Wednesday, August 21, 2013

Learning from Singapore: Part 2

My first visit in Singapore was to the Academy of Singapore Teachers (AST), where I met with history Master Teacher Andrew Anthony. Unlike the U.S., Singapore has decided to increase their focus on inservice professional development. In 2010, AST was established by the Singapore Ministry of Education (MOE) to be the backbone of that effort. It is currently housed in a former high school building, but one day it will be relocated to the Ministry of Education. The purpose of AST is to coordinate the professional development of teachers and offer enriching inservice courses. My wife (a science educator) and I were able to sit in on course for elementary teachers on students' alternative conceptions of science (which in many ways paralleled the work being done by the Science Department in the Boston Public Schools). In our conversation, Andrew explained to me that in Singapore, a teacher is never prevented from attending professional development by their principals and their principals are always given adequate support with substitutes. Teachers are entitled to at least 100 hours (during the work day) of professional development a year. This includes a mix of full-day and half-day PD sessions. Teachers are also encouraged to attend PD outside of the MOE, as well as attend and present at international conferences.

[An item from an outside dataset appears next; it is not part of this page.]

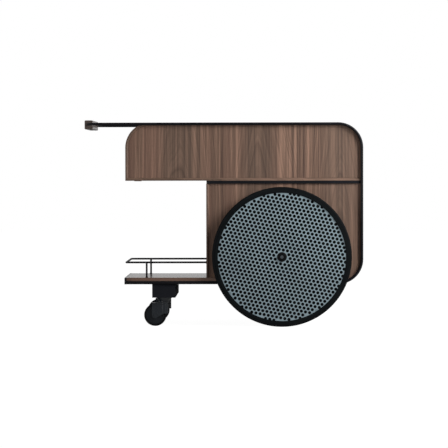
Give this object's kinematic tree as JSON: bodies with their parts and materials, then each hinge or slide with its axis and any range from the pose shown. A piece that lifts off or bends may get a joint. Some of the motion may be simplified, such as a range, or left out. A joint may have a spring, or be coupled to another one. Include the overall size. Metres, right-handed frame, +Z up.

Another goal of the Academy of Singapore Teachers is to help teachers integrate the curriculum (which they refer to as syllabi) into the teachers' classrooms and support reflective practice. In 2001, Singapore revised its history syllabus and associated assessment to focus more on inquiry-based history. To be honest, what I heard from several Singaporean sources is that while the syllabus and assessment changed, much of the teaching has not. Although more teachers in Singapore are using more primary sources because the assessment requires it through a document-based question, many are still not having their students engage in inquiry in the classroom. While many of the newer teachers and some of the more open-minded experienced teachers have embraced the change, AST is part of that puzzle to help Singapore's history teachers truly start to integrate inquiry-based learning in their classrooms.

Singapore's has chosen to have a strong focus on pedagogy as a means for improving their education system. Over the past two decades many education reformers in the U.S. have focused heavily on content knowledge (which was essentially the focus of Singaporean education in the 1980s and 1990s) and lambasted schools of education for their practices around teaching pedagogy. However, it was clear from my visit to AST (as well as other segments of the education system in Singapore) that they do not want teachers to only think about content, but more importantly, how to teach that content to their students.

While the U.S. continues to marginalize history and the other disciplines in social studies, it appears that Singapore has decided to increase social studies education. They have separated history, geography, and social studies into separate subjects, and increase their teaching of civics. While the Common Core in the U.S. only includes social studies standards related to literacy and only for grades 6-12, Singapore's elementary social studies curriculum is extensive.

Finally, an interesting idea that the U.S. should consider adopting from Singapore, perhaps at the state level, is subject chapters and meaningful career ladder options for teachers. To support inservice teachers, AST has created subject chapters, where teachers can collaborate or share ideas through a professional fraternity. Andrew Anthony is the head of the History Chapter. Although the U.S. has many professional organizations (i.e. NCSS, MCSS), a government-sponsored organization that allows for teachers to share their ideas and collaborate on a regular basis seems to offer a real innovation in professional development. Beyond the subject chapters, Singapore has created three tracks fir advancement (teaching, leadership, and senior specialist) and in the "teaching track" there are four levels of advancement (see below). The teaching track allows teachers a career ladder, while helping keeping them in the classroom. Although this track is relatively new, it allows some teachers to work as master teachers (such as Andrew Anthony) or principal master teachers, where others may become senior or lead teachers, all supporting other teachers.